[Stated exercise] Your answer should consist only of the lines below from the one with "Keep writing the OpenSCAD" through the one with "return np.stack([loop_x +", copied exactly.

3D code data:
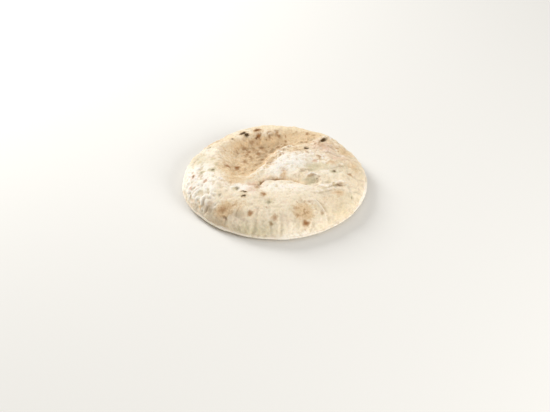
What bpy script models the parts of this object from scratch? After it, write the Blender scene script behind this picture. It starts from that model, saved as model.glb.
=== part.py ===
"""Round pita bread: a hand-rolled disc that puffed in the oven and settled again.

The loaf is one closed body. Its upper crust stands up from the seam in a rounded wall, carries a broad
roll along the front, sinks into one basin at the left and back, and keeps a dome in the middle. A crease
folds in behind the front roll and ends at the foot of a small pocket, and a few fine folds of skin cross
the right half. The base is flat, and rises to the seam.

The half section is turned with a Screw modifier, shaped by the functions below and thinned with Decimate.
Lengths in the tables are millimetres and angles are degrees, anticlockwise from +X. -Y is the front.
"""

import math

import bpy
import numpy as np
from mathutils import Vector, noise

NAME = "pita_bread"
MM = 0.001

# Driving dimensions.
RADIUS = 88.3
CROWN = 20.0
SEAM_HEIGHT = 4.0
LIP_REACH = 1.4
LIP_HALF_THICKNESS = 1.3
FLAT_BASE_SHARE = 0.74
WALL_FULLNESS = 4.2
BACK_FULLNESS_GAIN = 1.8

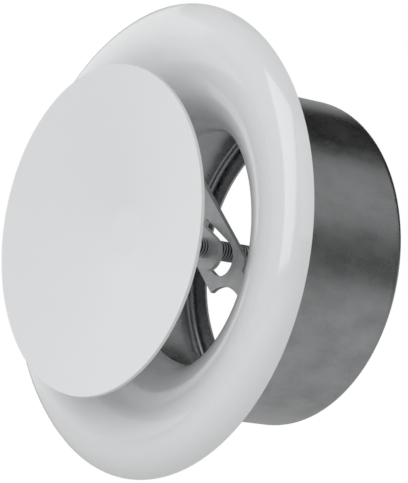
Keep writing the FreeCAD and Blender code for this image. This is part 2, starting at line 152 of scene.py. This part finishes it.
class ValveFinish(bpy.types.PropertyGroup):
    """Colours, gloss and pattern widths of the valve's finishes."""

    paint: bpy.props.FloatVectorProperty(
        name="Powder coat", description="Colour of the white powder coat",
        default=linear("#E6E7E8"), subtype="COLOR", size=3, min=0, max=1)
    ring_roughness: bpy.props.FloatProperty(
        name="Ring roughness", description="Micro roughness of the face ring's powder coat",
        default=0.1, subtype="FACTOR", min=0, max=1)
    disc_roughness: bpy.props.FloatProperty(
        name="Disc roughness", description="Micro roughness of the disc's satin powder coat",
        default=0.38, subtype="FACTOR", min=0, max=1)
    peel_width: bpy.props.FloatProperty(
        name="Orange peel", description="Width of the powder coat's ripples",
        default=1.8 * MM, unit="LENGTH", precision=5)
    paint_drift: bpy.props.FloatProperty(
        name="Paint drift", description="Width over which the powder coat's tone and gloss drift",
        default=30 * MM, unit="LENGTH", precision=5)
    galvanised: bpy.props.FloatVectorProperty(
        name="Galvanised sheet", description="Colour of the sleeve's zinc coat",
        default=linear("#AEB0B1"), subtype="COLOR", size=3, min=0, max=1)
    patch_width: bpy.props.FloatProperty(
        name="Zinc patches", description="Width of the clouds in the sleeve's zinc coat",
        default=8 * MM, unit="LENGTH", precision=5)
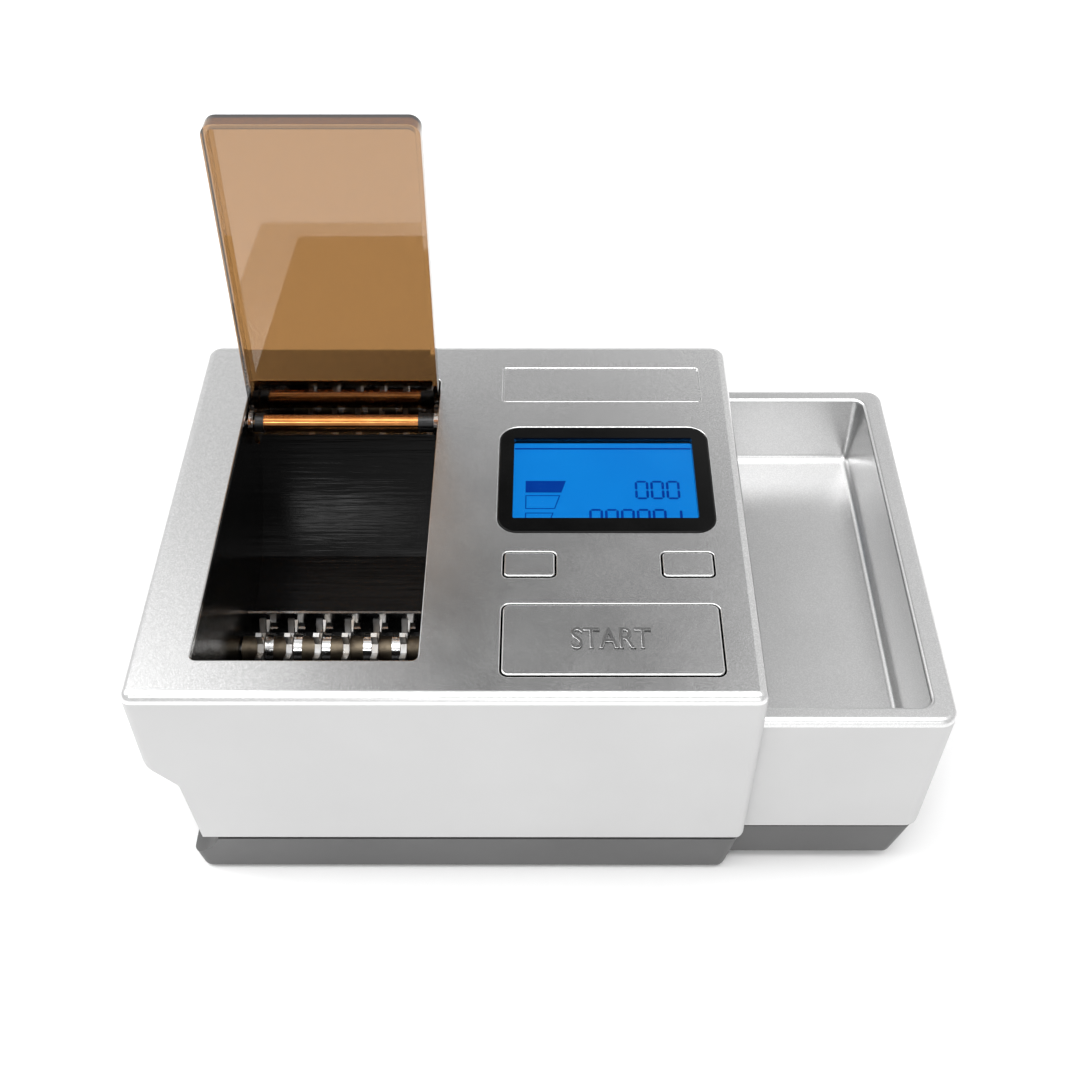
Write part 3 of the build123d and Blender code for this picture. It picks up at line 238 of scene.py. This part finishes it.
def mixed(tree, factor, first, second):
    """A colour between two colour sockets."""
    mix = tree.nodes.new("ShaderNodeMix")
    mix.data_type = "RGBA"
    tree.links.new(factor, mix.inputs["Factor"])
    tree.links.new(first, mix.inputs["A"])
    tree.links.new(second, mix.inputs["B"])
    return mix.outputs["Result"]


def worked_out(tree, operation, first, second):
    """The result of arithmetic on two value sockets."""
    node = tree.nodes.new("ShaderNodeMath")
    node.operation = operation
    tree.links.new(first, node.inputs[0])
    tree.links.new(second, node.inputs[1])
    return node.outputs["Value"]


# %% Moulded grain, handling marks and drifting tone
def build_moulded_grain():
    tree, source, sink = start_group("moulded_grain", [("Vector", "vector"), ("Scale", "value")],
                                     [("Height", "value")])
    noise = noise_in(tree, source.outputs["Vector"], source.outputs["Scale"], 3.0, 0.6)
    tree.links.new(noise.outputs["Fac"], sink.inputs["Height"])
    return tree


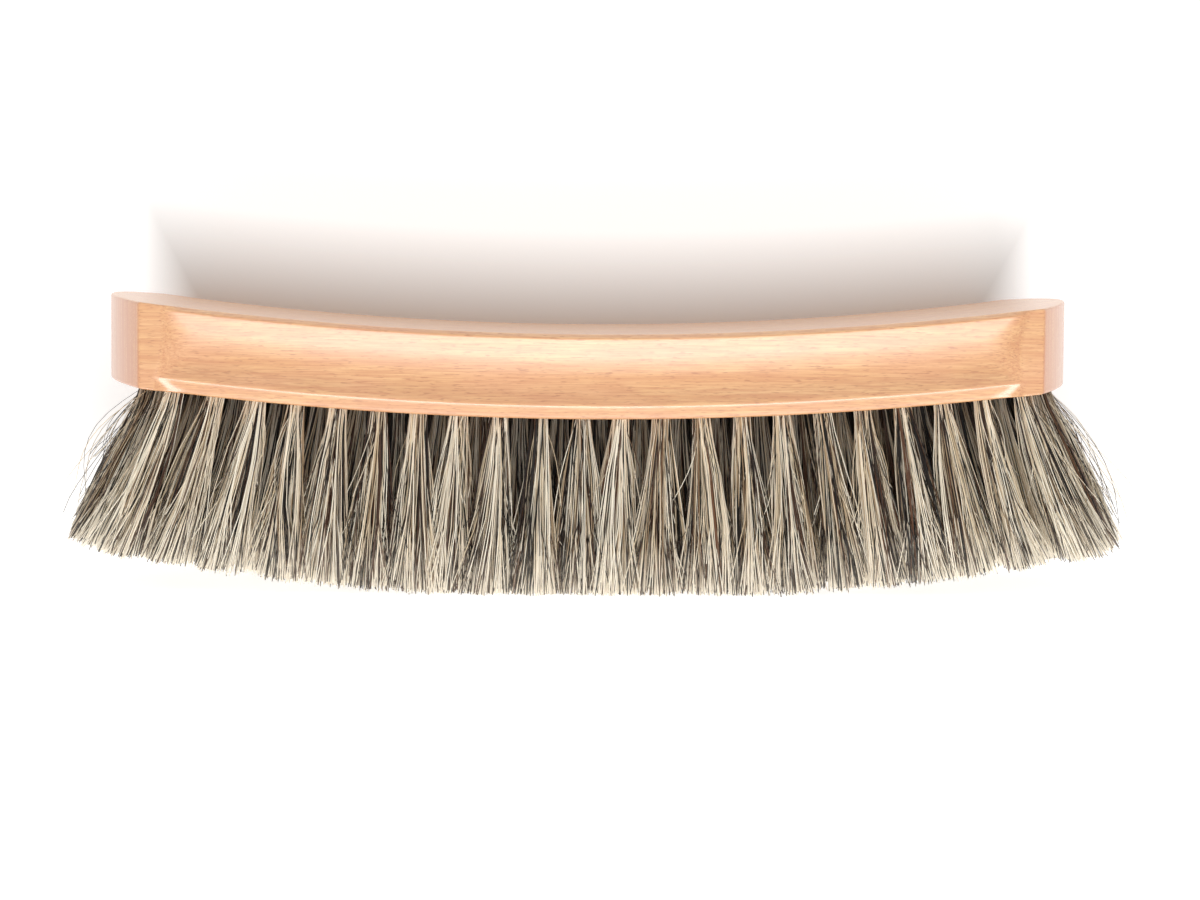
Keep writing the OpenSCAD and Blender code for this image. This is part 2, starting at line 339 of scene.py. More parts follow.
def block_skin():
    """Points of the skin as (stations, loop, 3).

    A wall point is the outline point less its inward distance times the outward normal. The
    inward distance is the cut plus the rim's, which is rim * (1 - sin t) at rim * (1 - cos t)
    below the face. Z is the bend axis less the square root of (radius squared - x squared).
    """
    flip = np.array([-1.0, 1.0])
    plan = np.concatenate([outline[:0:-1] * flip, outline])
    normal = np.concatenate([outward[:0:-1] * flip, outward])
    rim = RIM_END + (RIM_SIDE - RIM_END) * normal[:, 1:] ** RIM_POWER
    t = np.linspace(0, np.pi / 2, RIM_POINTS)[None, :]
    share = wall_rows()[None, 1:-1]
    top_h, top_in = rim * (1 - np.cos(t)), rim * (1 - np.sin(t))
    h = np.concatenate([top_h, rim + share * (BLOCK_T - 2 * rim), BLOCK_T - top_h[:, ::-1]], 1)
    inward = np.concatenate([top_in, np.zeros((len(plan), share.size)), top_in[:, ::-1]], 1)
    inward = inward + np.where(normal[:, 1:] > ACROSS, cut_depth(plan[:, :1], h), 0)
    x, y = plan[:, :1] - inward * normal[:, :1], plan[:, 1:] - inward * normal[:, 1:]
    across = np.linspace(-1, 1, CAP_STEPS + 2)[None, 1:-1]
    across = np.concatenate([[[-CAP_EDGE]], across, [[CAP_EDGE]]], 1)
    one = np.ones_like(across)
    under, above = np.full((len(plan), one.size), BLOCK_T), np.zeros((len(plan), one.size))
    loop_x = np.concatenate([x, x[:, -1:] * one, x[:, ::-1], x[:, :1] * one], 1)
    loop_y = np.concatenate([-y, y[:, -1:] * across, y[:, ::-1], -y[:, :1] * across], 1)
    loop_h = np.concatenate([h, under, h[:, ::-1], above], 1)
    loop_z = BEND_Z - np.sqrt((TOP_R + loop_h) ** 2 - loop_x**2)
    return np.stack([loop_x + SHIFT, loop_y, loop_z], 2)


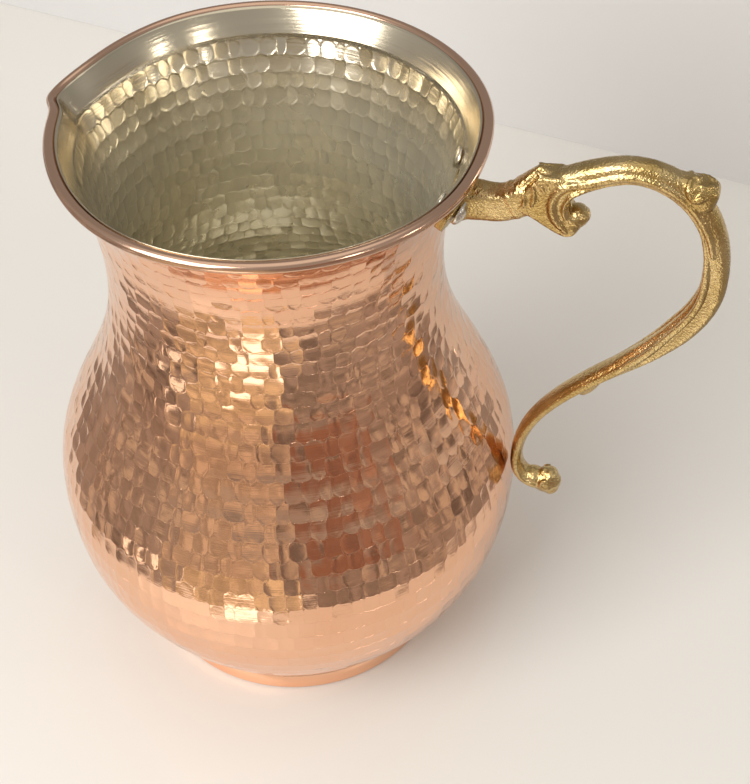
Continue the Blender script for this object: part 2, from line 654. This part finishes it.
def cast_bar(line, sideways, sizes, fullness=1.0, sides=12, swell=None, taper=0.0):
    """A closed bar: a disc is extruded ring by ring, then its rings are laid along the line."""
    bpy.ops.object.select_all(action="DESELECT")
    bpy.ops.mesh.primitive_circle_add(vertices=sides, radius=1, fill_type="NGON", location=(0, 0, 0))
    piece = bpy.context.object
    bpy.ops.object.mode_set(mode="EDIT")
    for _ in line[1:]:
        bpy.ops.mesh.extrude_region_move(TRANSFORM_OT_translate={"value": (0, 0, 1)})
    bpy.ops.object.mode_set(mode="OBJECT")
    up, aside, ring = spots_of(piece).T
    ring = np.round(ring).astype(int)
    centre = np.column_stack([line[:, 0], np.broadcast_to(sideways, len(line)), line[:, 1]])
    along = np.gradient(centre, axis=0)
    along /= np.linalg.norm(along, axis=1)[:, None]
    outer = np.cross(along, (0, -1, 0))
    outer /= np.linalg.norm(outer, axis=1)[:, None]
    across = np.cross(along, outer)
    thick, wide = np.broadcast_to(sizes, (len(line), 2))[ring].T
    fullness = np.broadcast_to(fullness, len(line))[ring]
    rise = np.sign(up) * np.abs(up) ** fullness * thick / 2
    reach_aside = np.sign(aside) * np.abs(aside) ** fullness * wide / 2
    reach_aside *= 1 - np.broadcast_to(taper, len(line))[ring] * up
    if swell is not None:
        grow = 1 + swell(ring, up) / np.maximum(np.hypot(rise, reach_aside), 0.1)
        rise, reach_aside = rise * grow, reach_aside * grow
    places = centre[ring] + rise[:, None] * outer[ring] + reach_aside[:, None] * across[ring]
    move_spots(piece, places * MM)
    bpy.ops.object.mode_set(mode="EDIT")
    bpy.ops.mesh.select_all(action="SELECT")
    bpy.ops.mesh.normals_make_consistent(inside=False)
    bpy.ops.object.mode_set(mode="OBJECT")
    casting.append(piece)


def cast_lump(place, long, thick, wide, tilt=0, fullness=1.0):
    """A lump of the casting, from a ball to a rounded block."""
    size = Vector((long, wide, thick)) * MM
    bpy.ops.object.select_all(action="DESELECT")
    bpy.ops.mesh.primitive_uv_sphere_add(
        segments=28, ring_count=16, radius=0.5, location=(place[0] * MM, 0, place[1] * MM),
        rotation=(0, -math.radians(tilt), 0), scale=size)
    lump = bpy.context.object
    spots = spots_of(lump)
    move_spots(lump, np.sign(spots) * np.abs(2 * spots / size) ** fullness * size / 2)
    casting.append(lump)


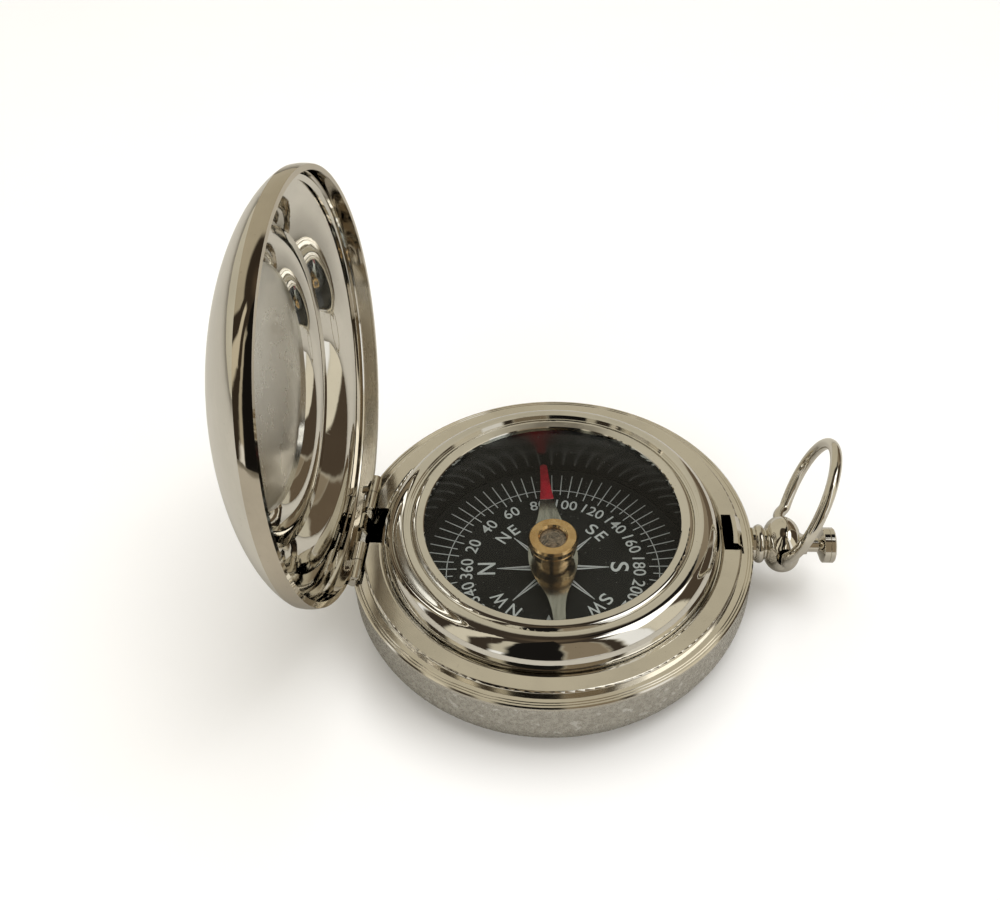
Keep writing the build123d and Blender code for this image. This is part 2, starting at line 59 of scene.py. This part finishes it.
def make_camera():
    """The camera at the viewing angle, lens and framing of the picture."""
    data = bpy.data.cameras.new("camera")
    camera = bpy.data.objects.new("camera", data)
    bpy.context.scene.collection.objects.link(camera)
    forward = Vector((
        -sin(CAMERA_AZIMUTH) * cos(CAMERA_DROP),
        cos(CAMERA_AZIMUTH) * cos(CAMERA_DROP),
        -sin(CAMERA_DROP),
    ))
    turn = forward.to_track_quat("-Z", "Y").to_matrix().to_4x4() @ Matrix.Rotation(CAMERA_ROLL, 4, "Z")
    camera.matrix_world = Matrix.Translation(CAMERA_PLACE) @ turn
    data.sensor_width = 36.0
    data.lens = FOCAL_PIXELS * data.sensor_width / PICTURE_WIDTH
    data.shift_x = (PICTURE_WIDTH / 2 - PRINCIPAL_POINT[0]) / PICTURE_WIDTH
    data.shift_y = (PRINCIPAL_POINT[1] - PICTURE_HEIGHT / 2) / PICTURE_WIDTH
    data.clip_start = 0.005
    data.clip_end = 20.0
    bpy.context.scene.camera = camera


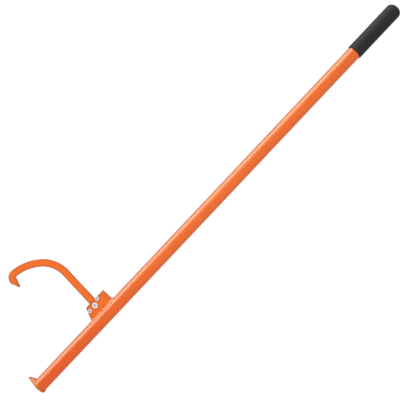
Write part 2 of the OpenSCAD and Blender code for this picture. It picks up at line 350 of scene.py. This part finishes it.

[Answer to this task]
Keep writing the OpenSCAD and Blender code for this image. This is part 2, starting at line 339 of scene.py. More parts follow.
def block_skin():
    """Points of the skin as (stations, loop, 3).

    A wall point is the outline point less its inward distance times the outward normal. The
    inward distance is the cut plus the rim's, which is rim * (1 - sin t) at rim * (1 - cos t)
    below the face. Z is the bend axis less the square root of (radius squared - x squared).
    """
    flip = np.array([-1.0, 1.0])
    plan = np.concatenate([outline[:0:-1] * flip, outline])
    normal = np.concatenate([outward[:0:-1] * flip, outward])
    rim = RIM_END + (RIM_SIDE - RIM_END) * normal[:, 1:] ** RIM_POWER
    t = np.linspace(0, np.pi / 2, RIM_POINTS)[None, :]
    share = wall_rows()[None, 1:-1]
    top_h, top_in = rim * (1 - np.cos(t)), rim * (1 - np.sin(t))
    h = np.concatenate([top_h, rim + share * (BLOCK_T - 2 * rim), BLOCK_T - top_h[:, ::-1]], 1)
    inward = np.concatenate([top_in, np.zeros((len(plan), share.size)), top_in[:, ::-1]], 1)
    inward = inward + np.where(normal[:, 1:] > ACROSS, cut_depth(plan[:, :1], h), 0)
    x, y = plan[:, :1] - inward * normal[:, :1], plan[:, 1:] - inward * normal[:, 1:]
    across = np.linspace(-1, 1, CAP_STEPS + 2)[None, 1:-1]
    across = np.concatenate([[[-CAP_EDGE]], across, [[CAP_EDGE]]], 1)
    one = np.ones_like(across)
    under, above = np.full((len(plan), one.size), BLOCK_T), np.zeros((len(plan), one.size))
    loop_x = np.concatenate([x, x[:, -1:] * one, x[:, ::-1], x[:, :1] * one], 1)
    loop_y = np.concatenate([-y, y[:, -1:] * across, y[:, ::-1], -y[:, :1] * across], 1)
    loop_h = np.concatenate([h, under, h[:, ::-1], above], 1)
    loop_z = BEND_Z - np.sqrt((TOP_R + loop_h) ** 2 - loop_x**2)
    return np.stack([loop_x + SHIFT, loop_y, loop_z], 2)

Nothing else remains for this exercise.